Numerous components in the underwater area of a ship are impacted by the new rules. This includes the stern tube seal, as well as mechanical components in the propeller, bow thrusters, the rudder shaft, as well as other underwater equipment.
A number of questions arise here for ship operators," says Dr Jörg Lampe, Risk & Safety, Systems Engineering at DNV GL. "Which lubricants are allowed to be used and are there technical challenges involved in switching to them? For example, the stern tube seal, as the largest connecting piece between propeller and stern of the ship, need not be exchanged before the next planned dry dock as this is not technically feasible."
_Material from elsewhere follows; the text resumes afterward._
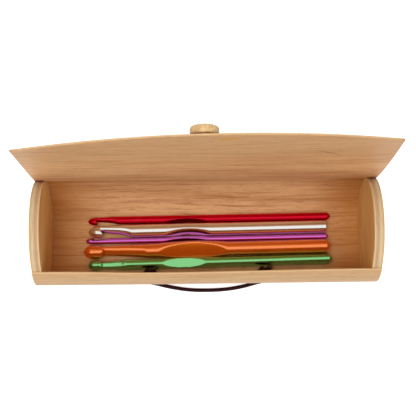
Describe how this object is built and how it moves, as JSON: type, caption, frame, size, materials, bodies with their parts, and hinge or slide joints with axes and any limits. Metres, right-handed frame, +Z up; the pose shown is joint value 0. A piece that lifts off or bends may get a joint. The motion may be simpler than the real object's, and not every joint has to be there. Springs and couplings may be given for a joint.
{
  "type": "crochet hook case",
  "caption": "Round wooden case on its side with a springy sheet flap, plywood end discs, a cord loop and button closure, holding crochet hooks",
  "frame": {"origin": "middle of the flat that the case stands on, on the surface below it", "axes": "+X along the case to the right, +Y from the front edge to the hinge line at the back, +Z up"},
  "size_m": [0.205, 0.0654, 0.1487],
  "materials": {
    "plywood": "sanded bare plywood, layers showing on the rim",
    "wood_sheet": "smooth thin wood sheet, fine grain along the case",
    "button_wood": "turned and sanded pale wood",
    "cord": "dark waxed cord, frayed at the knots",
    "red_metal": "glossy coloured anodised",
    "silver_metal": "polished",
    "purple_metal": "glossy coloured anodised",
    "orange_metal": "glossy coloured anodised",
    "green_metal": "glossy coloured anodised"
  },
  "bodies": {
    "case": {"left_end_disc": "plywood", "right_end_disc": "plywood", "wrap_sheet": "wood_sheet", "cord_loop": "cord", "left_cord_knot": "cord", "right_cord_knot": "cord"},
    "flap_01": {"flap_strip_01": "wood_sheet"},
    "flap_02": {"flap_strip_02": "wood_sheet"},
    "flap_03": {"flap_strip_03": "wood_sheet"},
    "flap_04": {"flap_strip_04": "wood_sheet"},
    "flap_05": {"flap_strip_05": "wood_sheet"},
    "flap_06": {"flap_strip_06": "wood_sheet"},
    "flap_07": {"flap_strip_07": "wood_sheet"},
    "flap_08": {"flap_strip_08": "wood_sheet"},
    "flap_09": {"flap_strip_09": "wood_sheet"},
    "flap_10": {"flap_strip_10": "wood_sheet"},
    "flap_11": {"flap_strip_11": "wood_sheet"},
    "flap_12": {"flap_strip_12": "wood_sheet", "flap_button": "button_wood"},
    "red_hook": {"red_hook": "red_metal"},
    "silver_hook": {"silver_hook": "silver_metal"},
    "purple_hook": {"purple_hook": "purple_metal"},
    "orange_hook": {"orange_hook": "orange_metal"},
    "green_hook": {"green_hook": "green_metal"}
  },
  "joints": [
    {"name": "flap_close", "type": "hinge", "parent": "case", "child": "flap_01", "pos_m": [0, 0.02821, 0.0422], "axis": [-1, 0, 0], "range_deg": [-16.5, 0], "stiffness_Nm_per_rad": 0.25, "springref_deg": 0.1},
    {"name": "flap_bend_02", "type": "hinge", "parent": "flap_01", "child": "flap_02", "pos_m": [0, 0.02731, 0.05076], "axis": [-1, 0, 0], "range_deg": [-22.78, 0], "stiffness_Nm_per_rad": 0.21, "springref_deg": 0.08},
    {"name": "flap_bend_03", "type": "hinge", "parent": "flap_02", "child": "flap_03", "pos_m": [0, 0.02652, 0.05933], "axis": [-1, 0, 0], "range_deg": [-15.43, 0], "stiffness_Nm_per_rad": 0.175, "springref_deg": 0.06},
    {"name": "flap_bend_04", "type": "hinge", "parent": "flap_03", "child": "flap_04", "pos_m": [0, 0.02583, 0.06791], "axis": [-1, 0, 0], "range_deg": [-15.43, 0], "stiffness_Nm_per_rad": 0.14, "springref_deg": 0.05},
    {"name": "flap_bend_05", "type": "hinge", "parent": "flap_04", "child": "flap_05", "pos_m": [0, 0.02526, 0.0765], "axis": [-1, 0, 0], "range_deg": [-15.43, 0], "stiffness_Nm_per_rad": 0.115, "springref_deg": 0.04},
    {"name": "flap_bend_06", "type": "hinge", "parent": "flap_05", "child": "flap_06", "pos_m": [0, 0.02479, 0.0851], "axis": [-1, 0, 0], "range_deg": [-14.71, 0], "stiffness_Nm_per_rad": 0.085, "springref_deg": 0.03},
    {"name": "flap_bend_07", "type": "hinge", "parent": "flap_06", "child": "flap_07", "pos_m": [0, 0.02433, 0.0937], "axis": [-1, 0, 0], "range_deg": [-14.71, 0], "stiffness_Nm_per_rad": 0.06, "springref_deg": 0.02},
    {"name": "flap_bend_08", "type": "hinge", "parent": "flap_07", "child": "flap_08", "pos_m": [0, 0.02386, 0.10229], "axis": [-1, 0, 0], "range_deg": [-14.71, 0], "stiffness_Nm_per_rad": 0.042, "springref_deg": 0},
    {"name": "flap_bend_09", "type": "hinge", "parent": "flap_08", "child": "flap_09", "pos_m": [0, 0.0234, 0.11089], "axis": [-1, 0, 0], "range_deg": [-14.71, 0], "stiffness_Nm_per_rad": 0.027, "springref_deg": -0.02},
    {"name": "flap_bend_10", "type": "hinge", "parent": "flap_09", "child": "flap_10", "pos_m": [0, 0.02293, 0.11949], "axis": [-1, 0, 0], "range_deg": [-14.71, 0], "stiffness_Nm_per_rad": 0.015, "springref_deg": -0.06},
    {"name": "flap_bend_11", "type": "hinge", "parent": "flap_10", "child": "flap_11", "pos_m": [0, 0.02247, 0.12808], "axis": [-1, 0, 0], "range_deg": [-14.71, 0], "stiffness_Nm_per_rad": 0.0065, "springref_deg": -0.15},
    {"name": "flap_bend_12", "type": "hinge", "parent": "flap_11", "child": "flap_12", "pos_m": [0, 0.022, 0.13668], "axis": [-1, 0, 0], "range_deg": [-17.3, 0], "stiffness_Nm_per_rad": 0.0023, "springref_deg": -0.46},
    {"name": "red_lift", "type": "slide", "parent": "case", "child": "red_hook", "axis": [0, 0, 1], "range_m": [0, 0.075]},
    {"name": "silver_lift", "type": "slide", "parent": "case", "child": "silver_hook", "axis": [0, 0, 1], "range_m": [0, 0.075]},
    {"name": "purple_lift", "type": "slide", "parent": "case", "child": "purple_hook", "axis": [0, 0, 1], "range_m": [0, 0.075]},
    {"name": "orange_lift", "type": "slide", "parent": "case", "child": "orange_hook", "axis": [0, 0, 1], "range_m": [0, 0.075]},
    {"name": "green_lift", "type": "slide", "parent": "case", "child": "green_hook", "axis": [0, 0, 1], "range_m": [0, 0.075]}
  ],
  "couplings": [
    {"joint": "flap_bend_02", "follows": "flap_close", "ratio": 1.3792},
    {"joint": "flap_bend_03", "follows": "flap_close", "ratio": 0.93409},
    {"joint": "flap_bend_04", "follows": "flap_close", "ratio": 0.93409},
    {"joint": "flap_bend_05", "follows": "flap_close", "ratio": 0.93409},
    {"joint": "flap_bend_06", "follows": "flap_close", "ratio": 0.89015},
    {"joint": "flap_bend_07", "follows": "flap_close", "ratio": 0.89015},
    {"joint": "flap_bend_08", "follows": "flap_close", "ratio": 0.89015},
    {"joint": "flap_bend_09", "follows": "flap_close", "ratio": 0.89015},
    {"joint": "flap_bend_10", "follows": "flap_close", "ratio": 0.89015},
    {"joint": "flap_bend_11", "follows": "flap_close", "ratio": 0.89015},
    {"joint": "flap_bend_12", "follows": "flap_close", "ratio": 1.0472}
  ]
}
In order to be able to adhere to the VGP 2013, proper documentation on board is also required. DNV GL is making a Reporting Service available that includes the issuing of an EAL Factual Statement of Compliance in order to fulfil the EAL requirements required of ship operators. "We have received positive feedback from the US EPA agency and the Coast Guard on our new service," Dr Jörg Lampe explains. "Thanks to our global expert network we are also in the position of being able to offer an efficient and reliable service that makes it easier for ship operators to comply with the new regulations and to correctly create the reports due at the end of the year."
DNV GL says it also offers consulting services for sealant materials, such as those in older stern tubes still in use.